# Aim:
Copy, character for character, the lines running from the one with "Keep writing the" to the one with "down the sides.", ends included. Leave out every other line.

# Task material:

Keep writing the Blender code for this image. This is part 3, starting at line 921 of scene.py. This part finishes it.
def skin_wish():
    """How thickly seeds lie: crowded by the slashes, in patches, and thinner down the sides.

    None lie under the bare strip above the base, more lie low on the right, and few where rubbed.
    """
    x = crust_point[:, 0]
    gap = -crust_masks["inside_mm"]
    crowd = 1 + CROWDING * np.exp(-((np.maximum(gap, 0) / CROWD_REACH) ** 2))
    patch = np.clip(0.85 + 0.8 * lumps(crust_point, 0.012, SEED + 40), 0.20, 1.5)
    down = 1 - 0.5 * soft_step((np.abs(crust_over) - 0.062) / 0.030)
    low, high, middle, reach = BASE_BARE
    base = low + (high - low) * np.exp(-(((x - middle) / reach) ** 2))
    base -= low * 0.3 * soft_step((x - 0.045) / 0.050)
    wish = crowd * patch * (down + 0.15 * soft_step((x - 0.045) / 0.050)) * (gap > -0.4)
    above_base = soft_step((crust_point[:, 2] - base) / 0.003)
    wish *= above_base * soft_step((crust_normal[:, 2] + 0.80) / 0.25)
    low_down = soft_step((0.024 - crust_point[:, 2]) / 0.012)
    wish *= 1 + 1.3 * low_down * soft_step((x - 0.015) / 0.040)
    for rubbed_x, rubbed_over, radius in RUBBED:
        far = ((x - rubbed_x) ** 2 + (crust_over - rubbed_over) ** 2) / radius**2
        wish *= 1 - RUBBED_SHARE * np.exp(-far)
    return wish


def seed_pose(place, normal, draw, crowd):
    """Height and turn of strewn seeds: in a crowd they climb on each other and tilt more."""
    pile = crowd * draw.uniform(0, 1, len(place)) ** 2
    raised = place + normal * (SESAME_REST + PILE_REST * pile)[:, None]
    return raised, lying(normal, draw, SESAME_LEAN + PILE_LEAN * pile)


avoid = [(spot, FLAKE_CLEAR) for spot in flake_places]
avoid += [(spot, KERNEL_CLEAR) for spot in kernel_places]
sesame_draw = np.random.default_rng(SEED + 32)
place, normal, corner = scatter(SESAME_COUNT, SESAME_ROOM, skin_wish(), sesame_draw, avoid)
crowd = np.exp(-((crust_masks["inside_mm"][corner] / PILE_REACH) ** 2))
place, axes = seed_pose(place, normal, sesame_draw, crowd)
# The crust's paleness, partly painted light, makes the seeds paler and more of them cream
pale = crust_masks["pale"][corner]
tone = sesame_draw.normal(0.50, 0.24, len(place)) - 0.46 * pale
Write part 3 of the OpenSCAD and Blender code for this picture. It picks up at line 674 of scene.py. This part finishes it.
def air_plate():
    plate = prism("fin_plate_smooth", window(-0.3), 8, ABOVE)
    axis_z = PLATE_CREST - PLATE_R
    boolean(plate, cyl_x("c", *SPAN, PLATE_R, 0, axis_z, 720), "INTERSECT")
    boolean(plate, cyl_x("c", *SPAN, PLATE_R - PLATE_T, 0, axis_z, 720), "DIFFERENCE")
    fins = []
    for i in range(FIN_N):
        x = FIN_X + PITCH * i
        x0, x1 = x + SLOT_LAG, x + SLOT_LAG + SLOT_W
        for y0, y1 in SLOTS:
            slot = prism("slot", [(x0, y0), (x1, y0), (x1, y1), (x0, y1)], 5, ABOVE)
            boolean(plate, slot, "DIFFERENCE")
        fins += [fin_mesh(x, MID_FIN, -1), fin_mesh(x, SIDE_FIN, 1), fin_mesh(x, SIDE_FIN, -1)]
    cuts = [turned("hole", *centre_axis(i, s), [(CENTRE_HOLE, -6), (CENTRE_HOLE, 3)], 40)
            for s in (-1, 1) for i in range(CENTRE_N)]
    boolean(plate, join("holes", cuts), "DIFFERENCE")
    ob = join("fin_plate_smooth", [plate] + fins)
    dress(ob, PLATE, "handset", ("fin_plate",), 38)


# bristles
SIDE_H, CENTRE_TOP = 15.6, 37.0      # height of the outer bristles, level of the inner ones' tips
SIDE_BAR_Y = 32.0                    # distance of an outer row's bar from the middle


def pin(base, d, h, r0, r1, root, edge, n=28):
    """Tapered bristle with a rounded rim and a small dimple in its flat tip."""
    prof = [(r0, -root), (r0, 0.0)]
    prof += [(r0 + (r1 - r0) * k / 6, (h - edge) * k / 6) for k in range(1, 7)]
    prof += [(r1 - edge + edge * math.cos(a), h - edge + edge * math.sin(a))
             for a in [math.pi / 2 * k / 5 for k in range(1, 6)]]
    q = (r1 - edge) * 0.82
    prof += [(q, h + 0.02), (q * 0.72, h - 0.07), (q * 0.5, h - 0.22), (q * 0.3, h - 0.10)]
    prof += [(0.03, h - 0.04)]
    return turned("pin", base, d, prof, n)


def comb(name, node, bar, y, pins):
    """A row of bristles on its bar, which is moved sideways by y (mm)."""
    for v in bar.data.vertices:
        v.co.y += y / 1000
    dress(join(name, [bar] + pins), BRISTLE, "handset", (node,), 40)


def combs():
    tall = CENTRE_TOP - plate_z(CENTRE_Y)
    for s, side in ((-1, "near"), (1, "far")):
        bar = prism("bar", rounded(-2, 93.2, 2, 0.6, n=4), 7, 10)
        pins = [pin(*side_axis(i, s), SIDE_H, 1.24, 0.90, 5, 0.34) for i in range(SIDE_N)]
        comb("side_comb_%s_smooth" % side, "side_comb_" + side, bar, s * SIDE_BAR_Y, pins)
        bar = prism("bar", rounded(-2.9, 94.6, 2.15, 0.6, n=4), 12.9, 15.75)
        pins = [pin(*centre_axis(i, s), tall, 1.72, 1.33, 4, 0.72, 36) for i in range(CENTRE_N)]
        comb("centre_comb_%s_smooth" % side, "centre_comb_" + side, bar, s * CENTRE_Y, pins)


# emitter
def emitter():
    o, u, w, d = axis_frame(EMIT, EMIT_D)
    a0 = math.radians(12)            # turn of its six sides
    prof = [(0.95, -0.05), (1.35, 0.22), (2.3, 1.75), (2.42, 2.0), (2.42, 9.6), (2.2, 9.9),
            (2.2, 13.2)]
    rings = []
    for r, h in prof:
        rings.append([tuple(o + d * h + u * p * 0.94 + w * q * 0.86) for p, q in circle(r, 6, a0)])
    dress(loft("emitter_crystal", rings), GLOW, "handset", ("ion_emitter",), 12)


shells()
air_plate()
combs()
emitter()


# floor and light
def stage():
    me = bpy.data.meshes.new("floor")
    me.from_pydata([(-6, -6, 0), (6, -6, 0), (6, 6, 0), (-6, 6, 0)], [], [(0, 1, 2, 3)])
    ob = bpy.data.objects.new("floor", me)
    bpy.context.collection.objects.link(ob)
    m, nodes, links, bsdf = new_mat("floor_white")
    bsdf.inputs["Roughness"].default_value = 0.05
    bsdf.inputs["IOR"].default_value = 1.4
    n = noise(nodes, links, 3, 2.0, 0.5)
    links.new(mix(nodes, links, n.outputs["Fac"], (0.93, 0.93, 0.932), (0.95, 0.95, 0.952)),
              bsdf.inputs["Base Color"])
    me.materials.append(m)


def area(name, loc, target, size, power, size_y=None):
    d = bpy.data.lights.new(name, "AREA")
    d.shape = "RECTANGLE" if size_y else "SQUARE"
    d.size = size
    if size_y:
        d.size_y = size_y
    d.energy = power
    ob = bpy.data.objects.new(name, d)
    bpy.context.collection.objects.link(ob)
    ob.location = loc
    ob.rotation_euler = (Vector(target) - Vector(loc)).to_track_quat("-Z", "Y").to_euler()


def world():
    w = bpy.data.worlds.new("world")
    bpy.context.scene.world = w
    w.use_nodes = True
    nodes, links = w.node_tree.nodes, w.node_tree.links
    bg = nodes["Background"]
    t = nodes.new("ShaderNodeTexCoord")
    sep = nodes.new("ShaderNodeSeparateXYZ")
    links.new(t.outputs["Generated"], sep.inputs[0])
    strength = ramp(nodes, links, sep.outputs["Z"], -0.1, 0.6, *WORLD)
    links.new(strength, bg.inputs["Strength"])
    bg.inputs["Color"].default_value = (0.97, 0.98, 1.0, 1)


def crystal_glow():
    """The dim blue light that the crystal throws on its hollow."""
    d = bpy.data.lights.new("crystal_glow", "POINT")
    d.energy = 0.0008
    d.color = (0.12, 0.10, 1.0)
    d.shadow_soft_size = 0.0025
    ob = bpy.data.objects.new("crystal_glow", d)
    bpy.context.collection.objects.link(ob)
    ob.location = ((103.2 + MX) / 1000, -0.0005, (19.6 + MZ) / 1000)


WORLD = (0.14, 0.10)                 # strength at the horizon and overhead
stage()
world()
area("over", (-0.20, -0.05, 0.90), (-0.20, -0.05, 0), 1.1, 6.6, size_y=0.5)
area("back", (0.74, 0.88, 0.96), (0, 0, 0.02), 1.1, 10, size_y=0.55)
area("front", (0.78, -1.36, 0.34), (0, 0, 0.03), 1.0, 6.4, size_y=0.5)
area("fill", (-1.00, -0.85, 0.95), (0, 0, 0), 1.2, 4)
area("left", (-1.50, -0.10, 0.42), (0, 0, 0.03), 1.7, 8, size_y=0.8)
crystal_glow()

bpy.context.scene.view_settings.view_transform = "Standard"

...

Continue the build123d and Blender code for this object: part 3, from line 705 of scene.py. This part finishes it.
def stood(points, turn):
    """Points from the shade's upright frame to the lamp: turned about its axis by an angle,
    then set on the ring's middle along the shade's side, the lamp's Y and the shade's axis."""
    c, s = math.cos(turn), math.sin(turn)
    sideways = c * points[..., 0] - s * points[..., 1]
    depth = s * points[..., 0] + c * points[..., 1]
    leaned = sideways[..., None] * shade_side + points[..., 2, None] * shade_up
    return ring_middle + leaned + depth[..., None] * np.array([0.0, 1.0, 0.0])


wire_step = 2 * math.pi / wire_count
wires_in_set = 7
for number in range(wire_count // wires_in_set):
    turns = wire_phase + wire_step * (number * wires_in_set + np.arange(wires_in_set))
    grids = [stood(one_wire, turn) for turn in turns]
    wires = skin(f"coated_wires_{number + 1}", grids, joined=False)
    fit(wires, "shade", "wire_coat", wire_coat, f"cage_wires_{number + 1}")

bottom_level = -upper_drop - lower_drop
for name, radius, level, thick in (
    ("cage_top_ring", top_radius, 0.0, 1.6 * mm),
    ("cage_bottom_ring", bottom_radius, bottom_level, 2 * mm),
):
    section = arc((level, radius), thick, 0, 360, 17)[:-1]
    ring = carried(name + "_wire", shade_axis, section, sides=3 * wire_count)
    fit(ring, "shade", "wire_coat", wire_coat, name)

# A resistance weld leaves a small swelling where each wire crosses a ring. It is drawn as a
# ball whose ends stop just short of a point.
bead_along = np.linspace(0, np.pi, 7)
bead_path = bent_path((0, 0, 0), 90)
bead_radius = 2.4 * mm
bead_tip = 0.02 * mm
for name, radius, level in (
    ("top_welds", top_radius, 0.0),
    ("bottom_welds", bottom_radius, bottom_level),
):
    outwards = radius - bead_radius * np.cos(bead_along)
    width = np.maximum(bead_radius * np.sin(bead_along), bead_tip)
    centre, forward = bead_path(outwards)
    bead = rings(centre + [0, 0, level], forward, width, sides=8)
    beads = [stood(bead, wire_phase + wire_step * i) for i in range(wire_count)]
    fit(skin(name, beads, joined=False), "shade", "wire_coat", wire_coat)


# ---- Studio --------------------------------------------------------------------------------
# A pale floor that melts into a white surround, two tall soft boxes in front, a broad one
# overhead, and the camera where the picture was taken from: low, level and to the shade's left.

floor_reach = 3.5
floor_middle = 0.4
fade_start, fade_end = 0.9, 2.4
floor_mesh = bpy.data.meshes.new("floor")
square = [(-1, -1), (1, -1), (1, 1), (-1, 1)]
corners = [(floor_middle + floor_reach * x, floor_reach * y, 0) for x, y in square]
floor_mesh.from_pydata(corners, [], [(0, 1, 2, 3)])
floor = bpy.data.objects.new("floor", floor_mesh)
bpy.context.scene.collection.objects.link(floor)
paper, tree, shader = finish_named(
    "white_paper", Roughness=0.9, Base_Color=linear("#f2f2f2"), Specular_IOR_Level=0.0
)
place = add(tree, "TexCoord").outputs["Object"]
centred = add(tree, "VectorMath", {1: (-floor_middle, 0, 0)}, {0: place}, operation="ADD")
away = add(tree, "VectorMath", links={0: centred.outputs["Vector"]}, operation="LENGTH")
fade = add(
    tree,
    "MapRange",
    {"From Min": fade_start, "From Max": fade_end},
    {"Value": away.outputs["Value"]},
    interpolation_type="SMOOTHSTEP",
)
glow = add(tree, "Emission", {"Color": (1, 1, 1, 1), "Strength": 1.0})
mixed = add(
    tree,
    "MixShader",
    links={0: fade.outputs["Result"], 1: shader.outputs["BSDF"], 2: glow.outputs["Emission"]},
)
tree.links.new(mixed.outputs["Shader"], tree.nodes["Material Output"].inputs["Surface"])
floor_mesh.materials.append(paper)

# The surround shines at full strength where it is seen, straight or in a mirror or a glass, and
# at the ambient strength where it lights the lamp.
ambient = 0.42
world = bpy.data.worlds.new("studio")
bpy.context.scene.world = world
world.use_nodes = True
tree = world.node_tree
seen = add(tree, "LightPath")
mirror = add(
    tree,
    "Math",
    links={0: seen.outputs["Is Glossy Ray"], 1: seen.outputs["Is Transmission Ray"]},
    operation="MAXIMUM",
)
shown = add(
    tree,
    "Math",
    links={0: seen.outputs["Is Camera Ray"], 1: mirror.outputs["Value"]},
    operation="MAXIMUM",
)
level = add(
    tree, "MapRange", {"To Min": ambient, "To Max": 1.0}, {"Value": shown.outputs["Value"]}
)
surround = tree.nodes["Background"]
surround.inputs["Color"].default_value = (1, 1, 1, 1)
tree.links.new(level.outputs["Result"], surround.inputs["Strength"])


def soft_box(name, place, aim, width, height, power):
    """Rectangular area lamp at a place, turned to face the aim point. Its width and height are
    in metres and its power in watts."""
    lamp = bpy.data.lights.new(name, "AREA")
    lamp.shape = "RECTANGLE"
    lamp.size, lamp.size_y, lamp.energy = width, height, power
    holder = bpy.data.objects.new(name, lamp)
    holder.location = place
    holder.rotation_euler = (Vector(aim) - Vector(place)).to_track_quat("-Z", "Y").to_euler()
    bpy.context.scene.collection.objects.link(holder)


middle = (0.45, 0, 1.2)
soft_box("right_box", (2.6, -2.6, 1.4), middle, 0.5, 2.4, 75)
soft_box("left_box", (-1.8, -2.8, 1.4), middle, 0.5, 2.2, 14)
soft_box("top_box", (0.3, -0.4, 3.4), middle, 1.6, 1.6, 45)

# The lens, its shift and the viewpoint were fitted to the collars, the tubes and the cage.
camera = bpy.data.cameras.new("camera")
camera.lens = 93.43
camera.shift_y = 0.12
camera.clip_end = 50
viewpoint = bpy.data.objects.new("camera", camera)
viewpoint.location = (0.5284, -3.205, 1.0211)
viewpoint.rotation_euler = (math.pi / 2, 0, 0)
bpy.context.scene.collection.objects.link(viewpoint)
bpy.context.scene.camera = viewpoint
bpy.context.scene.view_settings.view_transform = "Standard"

# The response:
Keep writing the Blender code for this image. This is part 3, starting at line 921 of scene.py. This part finishes it.
def skin_wish():
    """How thickly seeds lie: crowded by the slashes, in patches, and thinner down the sides.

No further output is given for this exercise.